The racetrack counts on people to keep betting until they lose. Couldn’t a good handicapper turn these rules around and win?

“The market is a racetrack too. But I was not developing elaborate theories in those days. I was just a little kid.”

Betting in Washington was ubiquitous.

“I would go down to my dad’s office fairly often, and there was actually a bookie in what was then called the Old House Office Building. You could go to the elevator shaft and yell ‘Sammy!’ or something like that and this kid would come up and take bets.

“Now, I used to do a little bookmaking too, for guys who wanted to bet on the Preakness or something like that. That’s the end of the game I liked, the fifteen percent take with no risk. My dad, you know, was struggling somewhat to keep this under control. He was amused by it to some extent, but he could also see how it could veer off in the wrong direction.”

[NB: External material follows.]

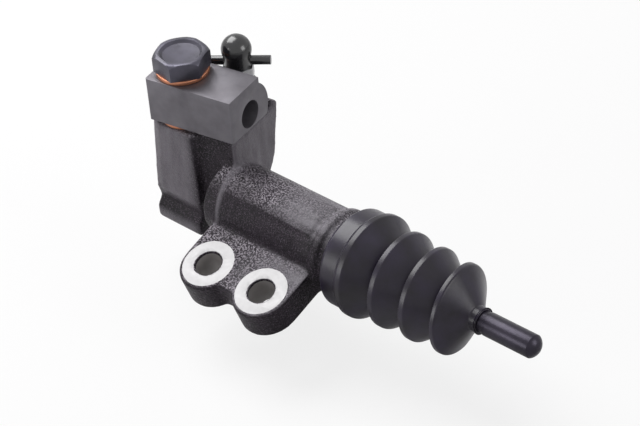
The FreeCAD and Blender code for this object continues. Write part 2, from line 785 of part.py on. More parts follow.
def boot_corners():
    """Work out the corners of the boot's outside: lip, crests with steep rear and long front flanks, neck."""
    lip_start = number("collarStation + collarWidth + reliefWidth + rimWidth + bootFit")
    lip_radius = number("lipRadius")
    step = number("crestStep")
    corners = [
        (lip_start + step, lip_radius - number("bootWall")),
        (lip_start + step * 2, lip_radius),
        (lip_start + number("lipLength"), lip_radius),
    ]
    for index in range(int(number("crestCount"))):
        station = number(f"crestStation + {index} * crestPitch")
        radius = number(f"crestRadius - {index} * crestTaper")
        if index:
            valley = radius - number("valleyDepth")
            corners.append((station - step * 3, valley))
            corners.append((station - step * 2, valley))
        corners.append((station - step, radius))
        corners.append((station + number("crestFlat"), radius))
    neck_radius = number("neckBootRadius")
    corners.append((number("rodGrooveStation - rodGrooveWidth / 2 + bootFit"), neck_radius))
    corners.append((number("rodGrooveStation + rodGrooveWidth / 2 - bootFit"), neck_radius))
    return corners


def dust_boot():
    """Mould the bellows boot: an even wall along its profile, a bead at its lip and a ring at its neck."""
    profile = Part.makePolygon([FreeCAD.Vector(station, radius) for station, radius in boot_corners()])
    section = profile.makeOffset2D(number("bootWall"), SHARP_JOIN, True, True)
    wall = section.revolve(FreeCAD.Vector(), X_AXIS, 360)
    shell = doc.addObject("Part::Feature", "BootShell")
    shell.Shape = wall
    seat = "barrelRadius - seatDepth + bootFit"
    lip_start = "collarStation + collarWidth + reliefWidth + rimWidth + bootFit"
    bead_end = "collarStation + collarWidth + reliefWidth + rimWidth + seatWidth - bootFit"
    bead = turned_body("BootBead", [
        (lip_start, seat),
        (bead_end, seat),
        (bead_end, "lipRadius - bootWall / 2"),
        (f"{lip_start} + crestStep * 2", "lipRadius - bootWall / 2"),
        (lip_start, "lipRadius - bootWall * 2"),
    ])
    grip_start = "rodGrooveStation - rodGrooveWidth / 2 + bootFit"
    grip_end = "rodGrooveStation + rodGrooveWidth / 2 - bootFit"
    grip = "rodShankRadius - rodGrooveDepth + bootFit"
    ring = turned_body("BootGrip", [
        (grip_start, grip),
        (grip_end, grip),
        (grip_end, "neckBootRadius"),
        (grip_start, "neckBootRadius"),
    ])
    return finish(fuse([shell, bead, ring]), "dust_boot")


def build():
    """Build every piece of the actuator."""
    return [
        cylinder_body(),
        pipe_union(),
        banjo_bolt(),
        sealing_washer("union_washer_upper", UNION_TOP),
        sealing_washer("union_washer_lower", TOWER_TOP),
        bleeder_screw(),
        bleeder_cap(),
        piston(),
        pressure_cup(),
        guide_cup(),
        spring_seat(),
        return_spring(),
        stop_ring(),
        push_rod(),
        dust_boot(),
    ]


def check(pieces):
    """Stop if an object failed or a piece isn't one valid solid."""
    for item in doc.Objects:
        if "Invalid" in item.State or "Error" in item.State:
            raise RuntimeError(f"{item.Name} failed: {item.getStatusString()}")
    for piece in pieces:
        if piece.Shape.isNull() or not piece.Shape.isValid() or len(piece.Shape.Solids) != 1:
            raise RuntimeError(f"{piece.Label} isn't one valid solid")


def write(pieces):
    """Write each piece to its own file."""
    os.makedirs("parts", exist_ok=True)
    for piece in pieces:
        piece.Shape.exportStep(os.path.join("parts", piece.Label + ".step"))


fill_sheet()
actuator = build()
doc.recompute()
check(actuator)
write(actuator)
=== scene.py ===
"""Dress the clutch actuator's frame with its painted, machined and rubber surfaces.

Every length is in metres, in the part's own frame: the origin is between the two lug
holes, X runs along the barrel towards the push rod and Z along the union bolt.
"""

import json
import logging
import math
from dataclasses import dataclass
from enum import Enum

import bmesh
import bpy
from mathutils import Matrix, Vector


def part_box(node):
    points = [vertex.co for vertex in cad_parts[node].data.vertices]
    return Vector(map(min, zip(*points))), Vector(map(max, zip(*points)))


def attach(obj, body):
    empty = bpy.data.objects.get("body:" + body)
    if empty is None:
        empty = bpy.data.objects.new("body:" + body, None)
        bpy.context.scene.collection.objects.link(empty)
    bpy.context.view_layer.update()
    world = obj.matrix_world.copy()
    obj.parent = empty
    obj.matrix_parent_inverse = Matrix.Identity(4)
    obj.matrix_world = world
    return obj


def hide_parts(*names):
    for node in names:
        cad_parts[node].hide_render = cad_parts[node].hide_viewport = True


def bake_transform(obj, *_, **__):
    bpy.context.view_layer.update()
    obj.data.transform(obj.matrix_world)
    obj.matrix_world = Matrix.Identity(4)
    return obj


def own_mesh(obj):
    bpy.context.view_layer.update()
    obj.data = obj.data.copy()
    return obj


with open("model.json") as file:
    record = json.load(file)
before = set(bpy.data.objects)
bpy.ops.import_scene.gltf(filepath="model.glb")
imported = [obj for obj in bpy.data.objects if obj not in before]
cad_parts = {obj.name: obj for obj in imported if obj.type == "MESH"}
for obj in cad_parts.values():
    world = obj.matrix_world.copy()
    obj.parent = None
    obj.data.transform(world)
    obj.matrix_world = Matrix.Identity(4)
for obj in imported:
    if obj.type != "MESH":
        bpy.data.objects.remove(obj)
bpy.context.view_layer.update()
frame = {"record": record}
LOG = logging.getLogger("clutch_actuator")

Socket = bpy.types.NodeSocket
Span = tuple[float, float]
Place = tuple[float, float, float]
Colour = tuple[float, float, float, float]

ALONG: Place = (1, 0, 0)
UP: Place = (0, 0, 1)
EVEN: Place = (1, 1, 1)


class Body(str, Enum):
    """Name the moving bodies of the frame."""

    CYLINDER = "cylinder"
    PISTON = "piston"
    ROD = "rod"
    BLEEDER = "bleeder"
    CAP = "cap"


@dataclass(frozen=True)
class Places:
    """Hold the places that several pieces share, worked out from the frame."""

    axis_y: float
    axis_z: float
    lug_tilt: float
    lug_middle: float = 0.023

    @classmethod
    def from_frame(cls) -> "Places":
        """Read the barrel's axis and the lugs' tilt from the frame's record.

        Returns:
            The shared places.
        """
        mounts = {mount["name"]: mount for mount in frame["record"]["mounts"]}
        tip = mounts["push_rod_tip"]["pos_m"]
        lug_axis = mounts["mounting_lugs"]["axis"]
        return cls(tip[1], tip[2], math.atan2(-lug_axis[1], lug_axis[2]))

    def station(self, along: float) -> float:
        """Turn a station along the barrel, counted from the port's face, into X."""
        return along - self.lug_middle

    def on_axis(self, along: float) -> Place:
        """Find the point of the barrel's axis at a station."""
        return (self.station(along), self.axis_y, self.axis_z)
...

During summer vacations, Warren returned to Omaha and went stooping at the Ak-Sar-Ben track, this time with his friend Stu Erickson.3 Back in Washington, he found a new friend to go to the racetrack with, someone who could advance his handicapping skills. Bob Dwyer, his high school golf coach, a potbellied, enterprising young man, made far more than his teacher’s stipend by selling life insurance and ice chests and other things during the summer when school was out.4 The other members of the golf team viewed Dwyer as tough and crusty, but he took a shine to Warren, who had a way about him and played enthusiastically despite his glasses always fogging up.

One day Warren asked Dwyer to take him to the races. His coach said he needed permission. “The next morning,” Dwyer says, “bright and early, he came prancing in with a note from his mother, saying it was all right to go to the races.” So Dwyer wrote Warren some phony excuse to get out of class5 and then they took the Chesapeake & Ohio from Silver Spring, Maryland, over to the racetrack in Charles Town, West Virginia. Going to the races with a teacher polished Warren’s sophistication about handicapping. Dwyer taught Warren advanced skills in reading the most important tip sheet, the Daily Racing Form.

“I’d get the Daily Racing Form ahead of time and figure out the probability of each horse winning the race. Then I would compare those percentages to the odds. But I wouldn’t look at the odds first, to avoid prejudicing myself. Sometimes you would find a horse where the odds were way, way off from the actual probability. You figure the horse has a ten percent chance of winning but it’s going off at fifteen to one.*

“The less sophisticated the track, the better. You have people betting on the jockey’s colors, and you have them betting on their birthdays, you have them betting on the horses’ names. And the trick, of course, is to be in a group where practically no one is analytical and you have a lot of data. So I would study the forms like crazy when I was a kid.”

One grade behind Warren at Woodrow Wilson but slightly older, Bill Gray went to a few horse races with him. “He was very sharp with numbers. Very talkative.6 Very outgoing. We would discuss baseball, batting averages, sports.7

“He knew which horses he was going to pick the minute he got off the train. He would go down to the track and say, well, this horse is too much weight, or this horse, where he’s come in the last few races has not been good enough, or his times are not good enough. He knew how to judge the horses.” Warren made six- to ten-dollar bets, sometimes on the nose.* He only bet big if the odds looked good, but he had a way of risking some of his hard-earned paper-route money on the right horse. “He might change his mind as the different races came forward,” says Gray. “But for a sixteen-year-old, that’s not so common, you know?”

Then one time, Warren went to Charles Town by himself. And he lost in the first race. But he didn’t go home. He kept on betting and he kept on losing, until he had lost more than $175 and his pockets were stripped nearly bare.

“I came back. I went to the Hot Shoppe, and I treated myself to the biggest thing they offered—a giant fudge sundae or something—and there went all the rest of my money. While I ate, I figured out how many newspapers I had to deliver to make up what I had lost. I was going to have to work more than a week to make back the money. And I’d done it for dumb reasons.

“You’re not supposed to bet every race. I’d committed the worst sin, which is that you get behind and you think you’ve got to break even that day. The first rule is that nobody goes home after the first race, and the second rule is that you don’t have to make it back the way you lost it. That is so fundamental, you know.”

Did he realize that he’d made an emotional decision?

“Oh, yeah. Oh, I was sick. It was the last time I ever did anything like that.”

*That is, the horse would pay out as if its odds of winning were only 6.7 percent. Thus, if it won, the payout would be 50 percent bigger than the horse’s track record suggested should occur. A handicapper would take this bet even on the worst horse in the field, because the expected payout is so high compared to the odds. This is an “overlay.”

*Betting “on the nose” is betting to win.